Extract each line of the data and write it out again exactly.

◆ Given information:
-------------------------

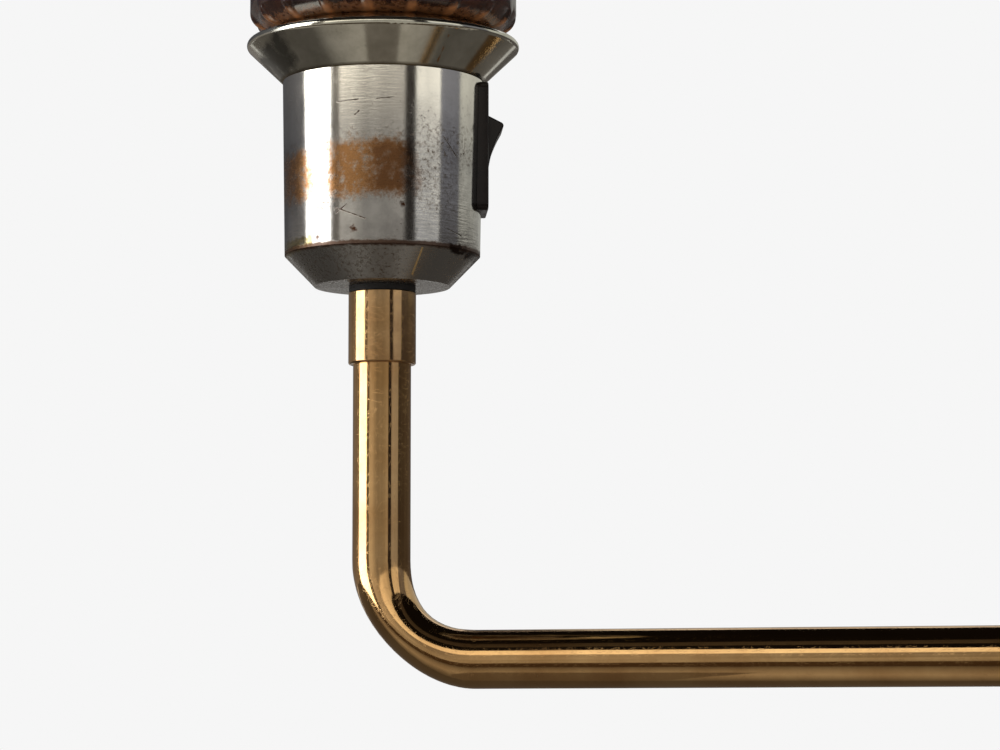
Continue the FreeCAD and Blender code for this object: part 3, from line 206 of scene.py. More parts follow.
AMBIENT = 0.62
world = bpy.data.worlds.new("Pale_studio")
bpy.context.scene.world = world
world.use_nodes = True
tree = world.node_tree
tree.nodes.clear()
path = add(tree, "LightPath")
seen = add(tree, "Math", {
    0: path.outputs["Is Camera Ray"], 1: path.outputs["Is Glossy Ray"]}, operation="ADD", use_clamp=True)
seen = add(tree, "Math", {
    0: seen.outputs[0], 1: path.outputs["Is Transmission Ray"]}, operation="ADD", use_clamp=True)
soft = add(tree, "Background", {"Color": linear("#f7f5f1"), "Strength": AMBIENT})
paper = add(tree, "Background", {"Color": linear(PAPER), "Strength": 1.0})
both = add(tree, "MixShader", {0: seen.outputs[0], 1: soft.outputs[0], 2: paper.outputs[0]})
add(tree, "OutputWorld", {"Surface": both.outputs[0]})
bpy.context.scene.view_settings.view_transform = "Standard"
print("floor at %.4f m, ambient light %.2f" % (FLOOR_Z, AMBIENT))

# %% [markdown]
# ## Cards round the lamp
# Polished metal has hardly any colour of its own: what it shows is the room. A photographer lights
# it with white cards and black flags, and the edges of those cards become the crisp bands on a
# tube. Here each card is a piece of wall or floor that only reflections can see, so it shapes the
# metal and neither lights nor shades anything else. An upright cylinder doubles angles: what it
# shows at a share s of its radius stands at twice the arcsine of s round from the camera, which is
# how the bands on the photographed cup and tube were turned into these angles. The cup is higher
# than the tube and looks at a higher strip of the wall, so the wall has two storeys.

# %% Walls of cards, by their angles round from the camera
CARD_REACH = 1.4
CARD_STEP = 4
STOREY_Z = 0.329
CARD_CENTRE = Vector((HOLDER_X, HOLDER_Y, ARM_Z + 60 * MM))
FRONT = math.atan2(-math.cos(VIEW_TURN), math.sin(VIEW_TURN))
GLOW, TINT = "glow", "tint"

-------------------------

◆ Solution below:
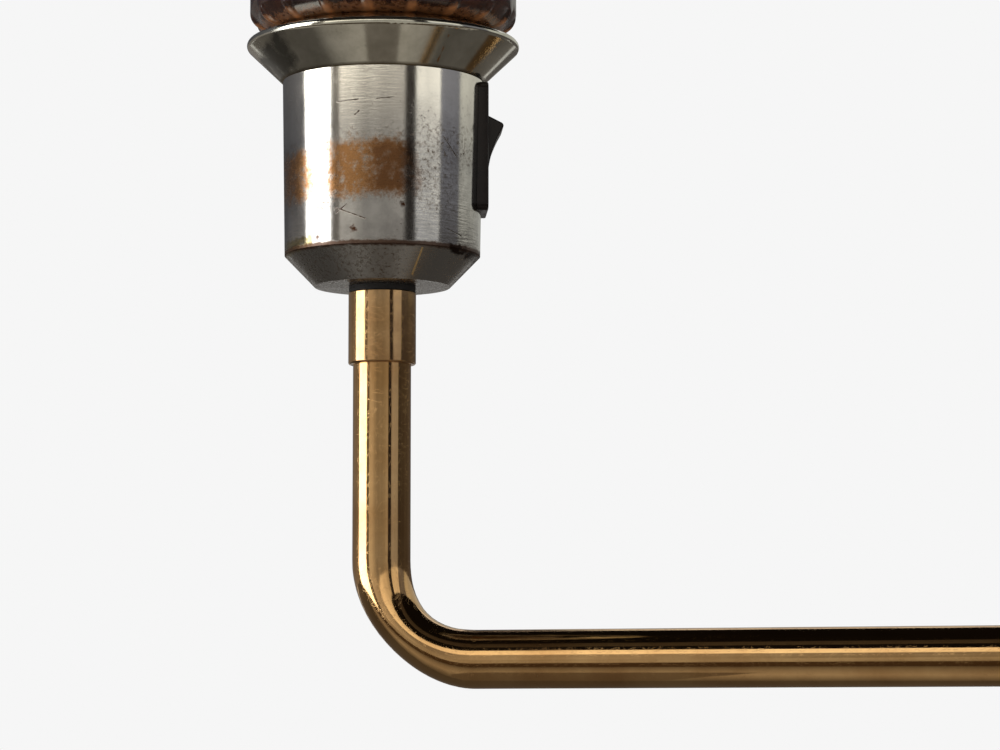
Continue the FreeCAD and Blender code for this object: part 3, from line 206 of scene.py. More parts follow.
AMBIENT = 0.62
world = bpy.data.worlds.new("Pale_studio")
bpy.context.scene.world = world
world.use_nodes = True
tree = world.node_tree
tree.nodes.clear()
path = add(tree, "LightPath")
seen = add(tree, "Math", {
    0: path.outputs["Is Camera Ray"], 1: path.outputs["Is Glossy Ray"]}, operation="ADD", use_clamp=True)
seen = add(tree, "Math", {
    0: seen.outputs[0], 1: path.outputs["Is Transmission Ray"]}, operation="ADD", use_clamp=True)
soft = add(tree, "Background", {"Color": linear("#f7f5f1"), "Strength": AMBIENT})
paper = add(tree, "Background", {"Color": linear(PAPER), "Strength": 1.0})
both = add(tree, "MixShader", {0: seen.outputs[0], 1: soft.outputs[0], 2: paper.outputs[0]})
add(tree, "OutputWorld", {"Surface": both.outputs[0]})
bpy.context.scene.view_settings.view_transform = "Standard"
print("floor at %.4f m, ambient light %.2f" % (FLOOR_Z, AMBIENT))

# %% [markdown]
# ## Cards round the lamp
# Polished metal has hardly any colour of its own: what it shows is the room. A photographer lights
# it with white cards and black flags, and the edges of those cards become the crisp bands on a
# tube. Here each card is a piece of wall or floor that only reflections can see, so it shapes the
# metal and neither lights nor shades anything else. An upright cylinder doubles angles: what it
# shows at a share s of its radius stands at twice the arcsine of s round from the camera, which is
# how the bands on the photographed cup and tube were turned into these angles. The cup is higher
# than the tube and looks at a higher strip of the wall, so the wall has two storeys.

# %% Walls of cards, by their angles round from the camera
CARD_REACH = 1.4
CARD_STEP = 4
STOREY_Z = 0.329
CARD_CENTRE = Vector((HOLDER_X, HOLDER_Y, ARM_Z + 60 * MM))
FRONT = math.atan2(-math.cos(VIEW_TURN), math.sin(VIEW_TURN))
GLOW, TINT = "glow", "tint"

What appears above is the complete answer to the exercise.